Once aware of the Danica’s and the other ships’ involvement in the shadow fleet, Dese Crew Management promptly blacklisted the vessels. Other crewing agencies, however, have been less helpful. On Telegram, some seafarers even believe that crewing agencies have infiltrated the group to post fake positive reviews about the conditions aboard vessels for which they are trying to recruit crew.

Fortunately, the seafarers aren’t so gullible: “This is automated bots or the manager has told everyone to write for them,” one sailor wrote below a suspiciously positive set of reviews. “They shout so much that they are not scammers that I think the opposite,” another adds with a laugh.

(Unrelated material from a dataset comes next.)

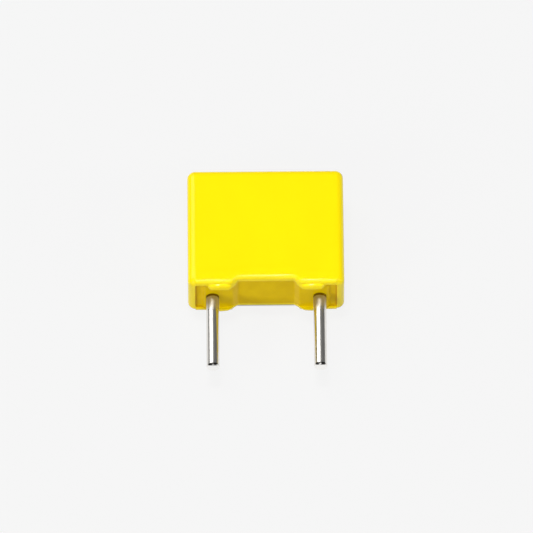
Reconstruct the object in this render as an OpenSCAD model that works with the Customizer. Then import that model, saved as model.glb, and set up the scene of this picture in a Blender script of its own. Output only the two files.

During an assembly in December 2023, the International Maritime Organization (IMO)—the branch of the United Nations tasked with managing international maritime transport—urged member states to do more to derail the shadow fleet.

The IMO has encouraged cooperation between coastal member states to help identify suspicious ship-to-ship transfer operations and AIS manipulation, citing risks to “the safety, well-being, and potential criminalization of the crew.” The European Union has called for similar actions while also announcing new sanctions that require the details of any tanker being sold to a Russian entity—including information about the buyer and seller—to be disclosed publicly, opening the door for governments to step in and block the sale if they think the ship might find its way into the shadow fleet.

So far, international regulators have yet to comment on the role crewing agencies play in supplying workers to the shadow fleet. Future guidance could extend the Maritime Labour Convention, calling on member states to ensure that independent crewing agencies operating within their territory receive the IMO numbers of the vessels they work with before advertising positions to seafarers.

Until the shadow fleet is brought under control, seafarers will continue whispering over the water and doing what they can to keep themselves—and each other—safe.